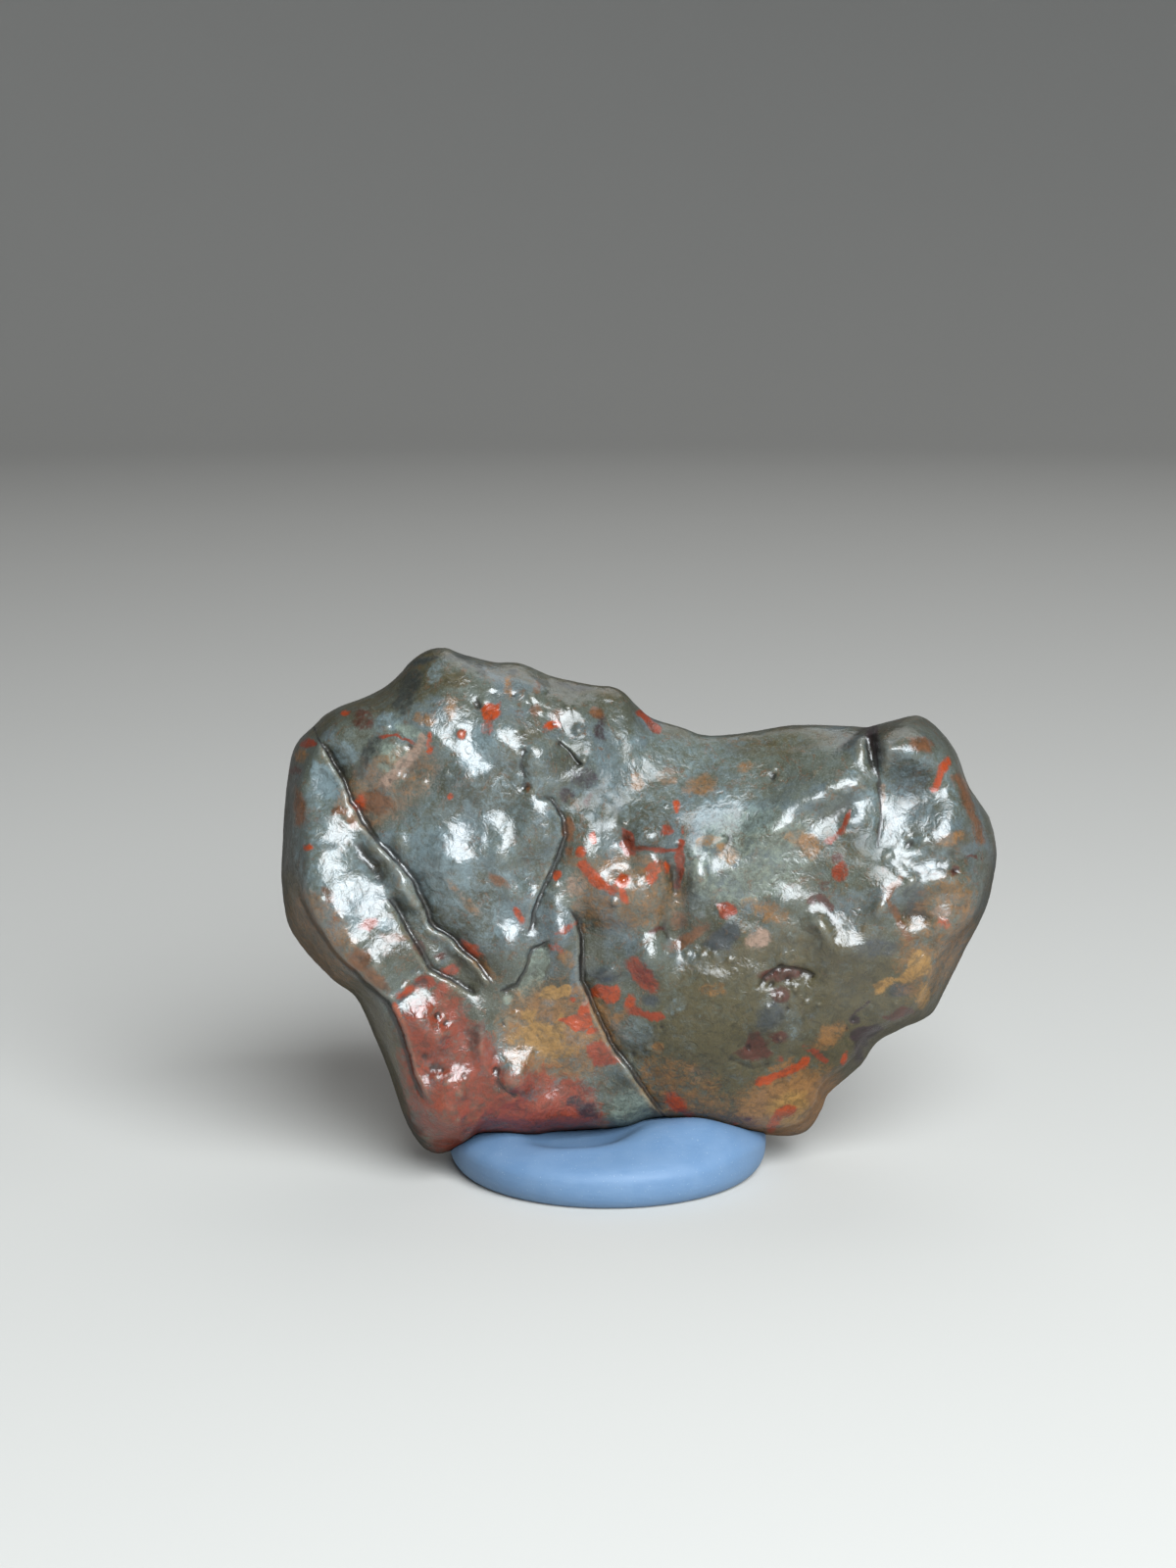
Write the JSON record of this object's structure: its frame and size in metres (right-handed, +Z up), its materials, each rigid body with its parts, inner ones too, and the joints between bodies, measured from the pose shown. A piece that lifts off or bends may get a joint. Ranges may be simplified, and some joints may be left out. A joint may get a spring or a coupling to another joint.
{
  "type": "gobi agate on a putty pad",
  "caption": "Wind-polished agate pebble with rounded lumps, healed cracks and plate edges, standing on its long edge in a flattened pad of soft putty.",
  "frame": {"origin": "on the surface that the pad lies on, under the middle of the box round the stone and its pad", "axes": "+X along the stone to the right, seen from its face; +Y from its face to its back; +Z up"},
  "size_m": [0.0611, 0.0275, 0.0452],
  "materials": {
    "agate": "gloss",
    "putty": "matte"
  },
  "bodies": {
    "root": {"agate": "agate", "putty_pad": "putty"}
  },
  "joints": []
}
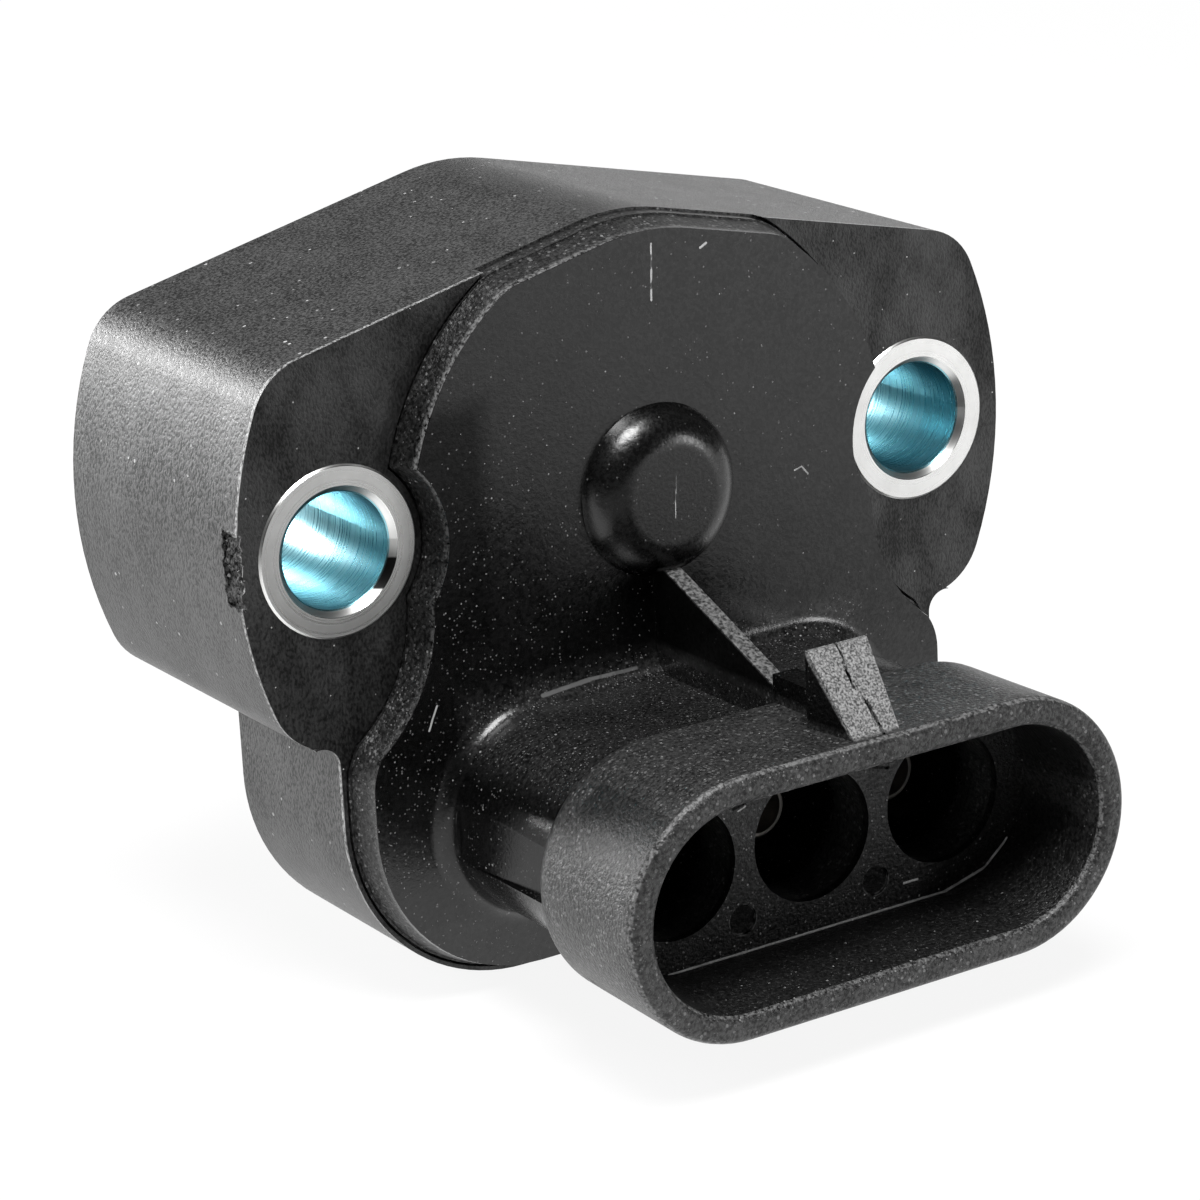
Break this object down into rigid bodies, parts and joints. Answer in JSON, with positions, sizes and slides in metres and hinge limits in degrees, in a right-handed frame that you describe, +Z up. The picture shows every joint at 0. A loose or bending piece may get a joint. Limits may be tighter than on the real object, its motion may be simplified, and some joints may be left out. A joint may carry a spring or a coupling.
{
  "type": "throttle position sensor",
  "caption": "Rotary throttle position sensor with a flanged black housing, steel-bushed screw holes and an oval connector port on its cover.",
  "frame": {"origin": "on the shaft axis, midway between the screw holes, in the mounting plane", "axes": "+Y out of the mounting face towards the throttle body, -Y towards the cover and connector, +Z up, +X to the right seen from the front"},
  "size_m": [0.042, 0.0346, 0.0348],
  "materials": {
    "housing_plastic": "black glass-filled moulding, matte, slightly speckled",
    "cover_plastic": "black glass-filled moulding, satin face",
    "zinc_steel": "zinc plated, turned, bore lightly tinted blue-green",
    "tinned_brass": "tin plated",
    "brass": "plain brass",
    "board": "resin board, matte",
    "rotor_plastic": "natural acetal, satin",
    "spring_bronze": "thin spring strip",
    "washer_steel": "thin stamped steel",
    "spring_steel": "bright spring wire",
    "seal_rubber": "moulded rubber"
  },
  "bodies": {
    "body": {"housing": "housing_plastic", "cover": "cover_plastic", "bushing_left": "zinc_steel", "bushing_right": "zinc_steel", "terminal_left": "tinned_brass", "terminal_middle": "tinned_brass", "terminal_right": "tinned_brass", "eyelet_left": "brass", "eyelet_middle": "brass", "eyelet_right": "brass", "resistor_board": "board", "thrust_washer": "washer_steel", "return_spring": "spring_steel", "rotor_seal": "seal_rubber"},
    "rotor": {"rotor": "rotor_plastic", "wiper": "spring_bronze"}
  },
  "joints": [
    {"name": "rotor_turn", "type": "hinge", "parent": "body", "child": "rotor", "pos_m": [0, 0, 0], "axis": [0, -1, 0], "range_deg": [0, 95], "stiffness_Nm_per_rad": 0.01, "springref_deg": -28.65, "deforming": ["return_spring"]}
  ]
}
::::
■ Requirements
Can you restate every record above word for word?

■ Task answer
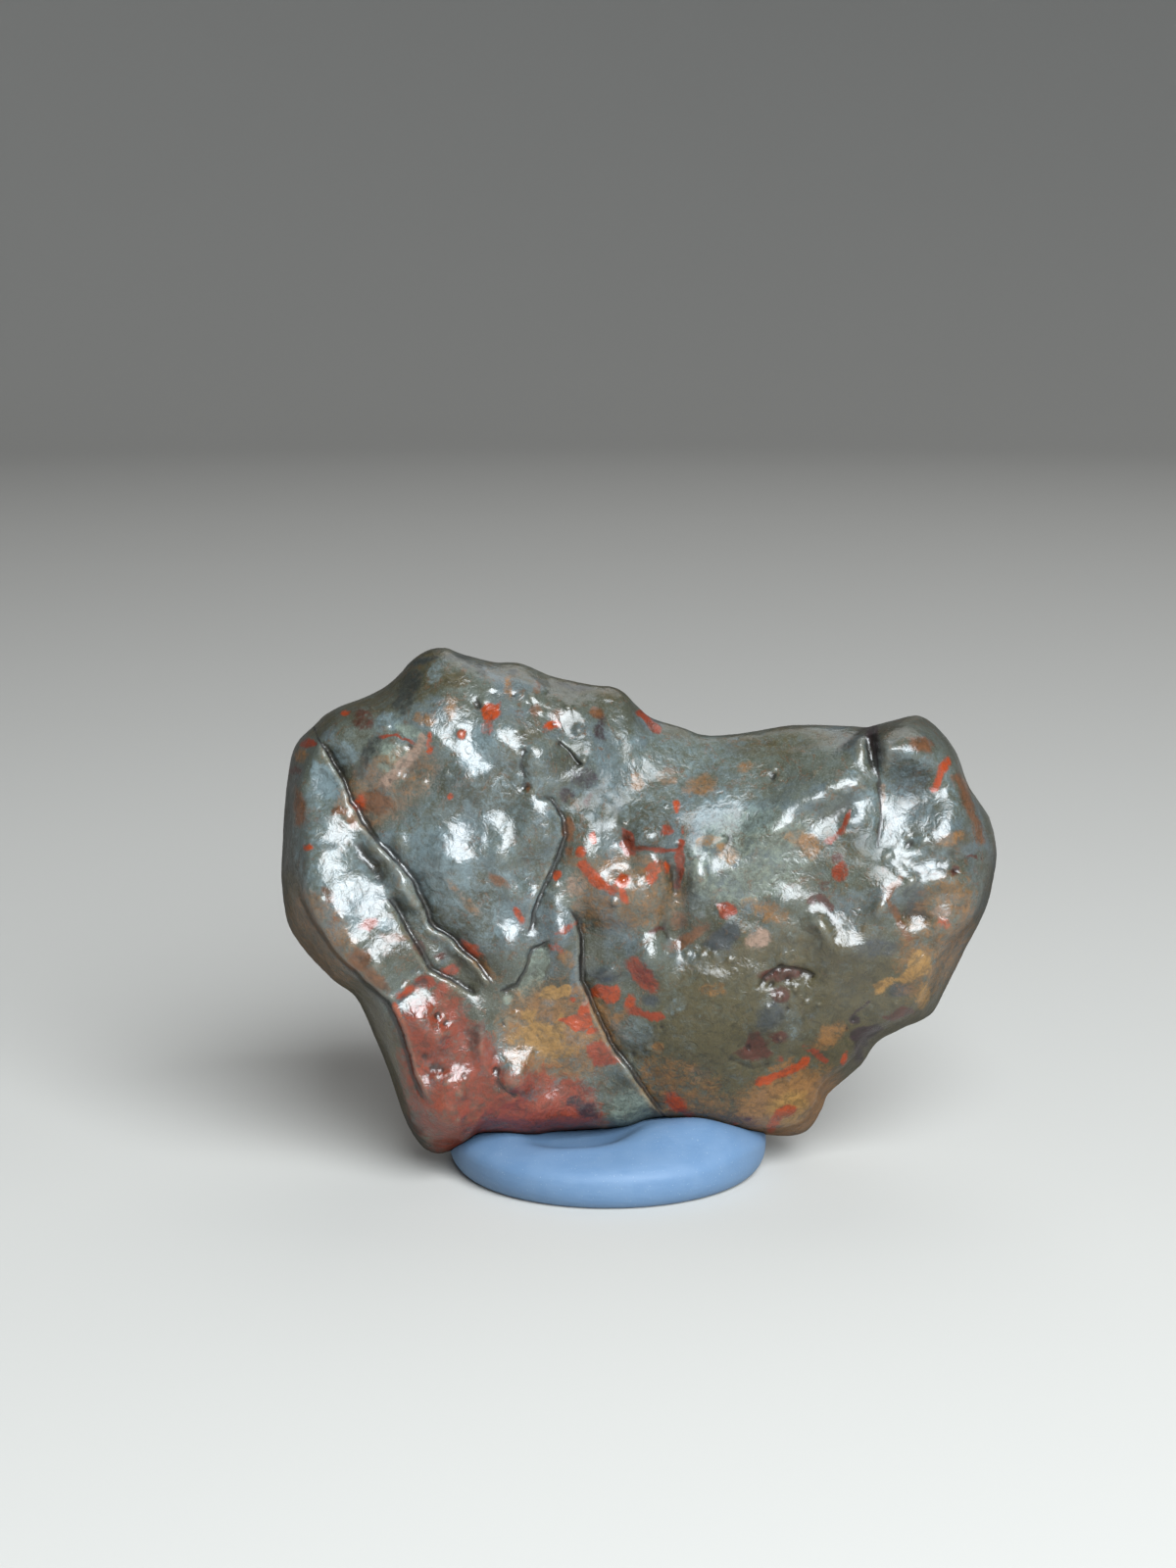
Write the JSON record of this object's structure: its frame and size in metres (right-handed, +Z up), its materials, each rigid body with its parts, inner ones too, and the joints between bodies, measured from the pose shown. A piece that lifts off or bends may get a joint. Ranges may be simplified, and some joints may be left out. A joint may get a spring or a coupling to another joint.
{
  "type": "gobi agate on a putty pad",
  "caption": "Wind-polished agate pebble with rounded lumps, healed cracks and plate edges, standing on its long edge in a flattened pad of soft putty.",
  "frame": {"origin": "on the surface that the pad lies on, under the middle of the box round the stone and its pad", "axes": "+X along the stone to the right, seen from its face; +Y from its face to its back; +Z up"},
  "size_m": [0.0611, 0.0275, 0.0452],
  "materials": {
    "agate": "gloss",
    "putty": "matte"
  },
  "bodies": {
    "root": {"agate": "agate", "putty_pad": "putty"}
  },
  "joints": []
}
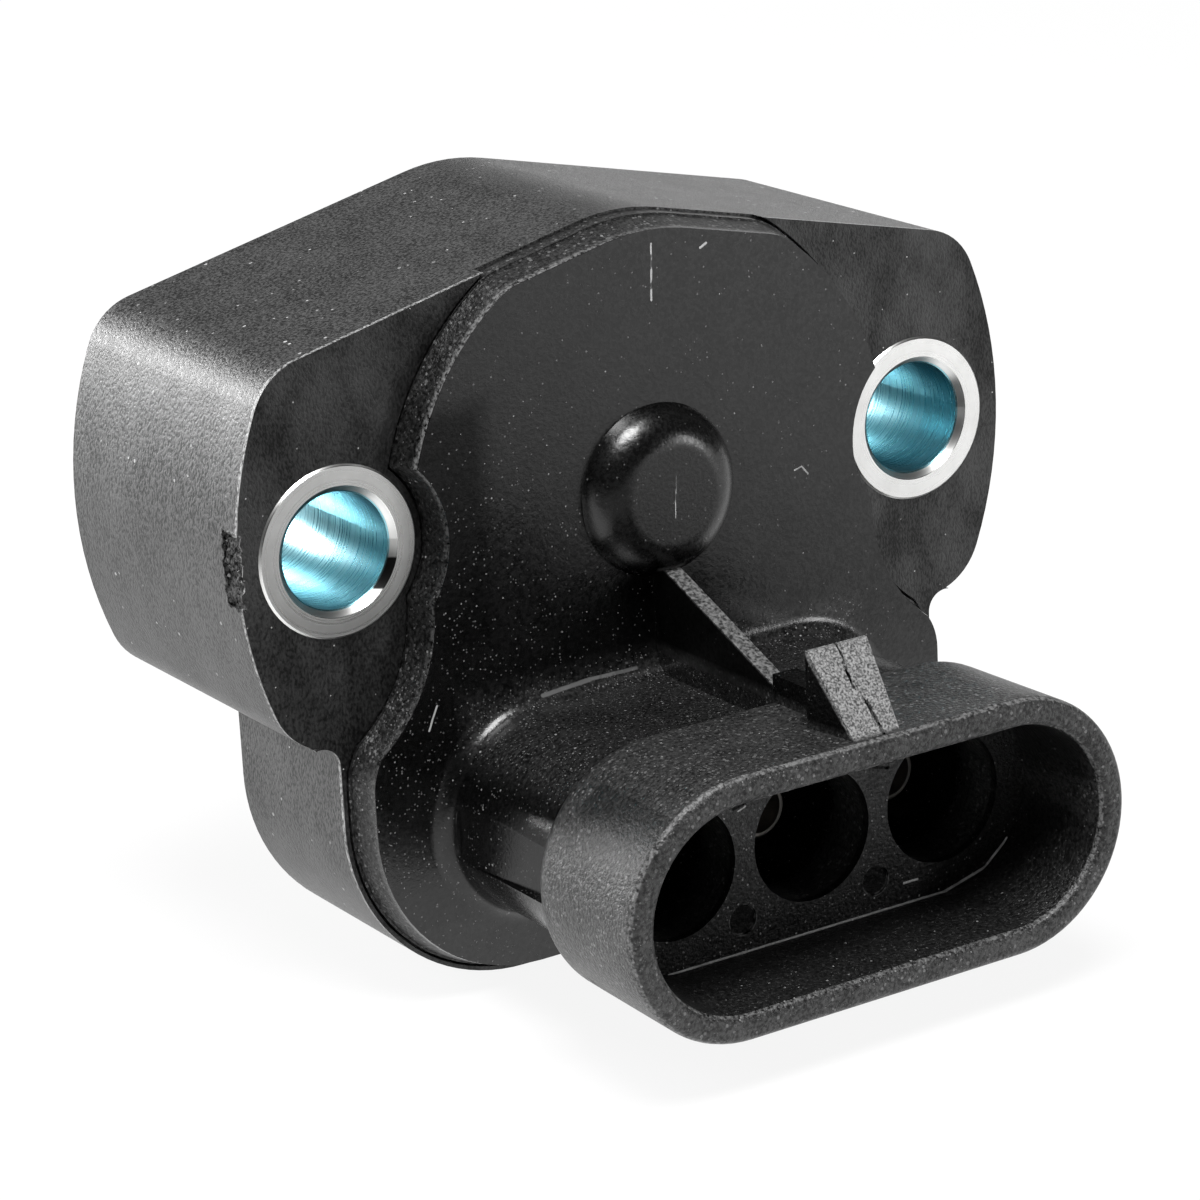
Break this object down into rigid bodies, parts and joints. Answer in JSON, with positions, sizes and slides in metres and hinge limits in degrees, in a right-handed frame that you describe, +Z up. The picture shows every joint at 0. A loose or bending piece may get a joint. Limits may be tighter than on the real object, its motion may be simplified, and some joints may be left out. A joint may carry a spring or a coupling.
{
  "type": "throttle position sensor",
  "caption": "Rotary throttle position sensor with a flanged black housing, steel-bushed screw holes and an oval connector port on its cover.",
  "frame": {"origin": "on the shaft axis, midway between the screw holes, in the mounting plane", "axes": "+Y out of the mounting face towards the throttle body, -Y towards the cover and connector, +Z up, +X to the right seen from the front"},
  "size_m": [0.042, 0.0346, 0.0348],
  "materials": {
    "housing_plastic": "black glass-filled moulding, matte, slightly speckled",
    "cover_plastic": "black glass-filled moulding, satin face",
    "zinc_steel": "zinc plated, turned, bore lightly tinted blue-green",
    "tinned_brass": "tin plated",
    "brass": "plain brass",
    "board": "resin board, matte",
    "rotor_plastic": "natural acetal, satin",
    "spring_bronze": "thin spring strip",
    "washer_steel": "thin stamped steel",
    "spring_steel": "bright spring wire",
    "seal_rubber": "moulded rubber"
  },
  "bodies": {
    "body": {"housing": "housing_plastic", "cover": "cover_plastic", "bushing_left": "zinc_steel", "bushing_right": "zinc_steel", "terminal_left": "tinned_brass", "terminal_middle": "tinned_brass", "terminal_right": "tinned_brass", "eyelet_left": "brass", "eyelet_middle": "brass", "eyelet_right": "brass", "resistor_board": "board", "thrust_washer": "washer_steel", "return_spring": "spring_steel", "rotor_seal": "seal_rubber"},
    "rotor": {"rotor": "rotor_plastic", "wiper": "spring_bronze"}
  },
  "joints": [
    {"name": "rotor_turn", "type": "hinge", "parent": "body", "child": "rotor", "pos_m": [0, 0, 0], "axis": [0, -1, 0], "range_deg": [0, 95], "stiffness_Nm_per_rad": 0.01, "springref_deg": -28.65, "deforming": ["return_spring"]}
  ]
}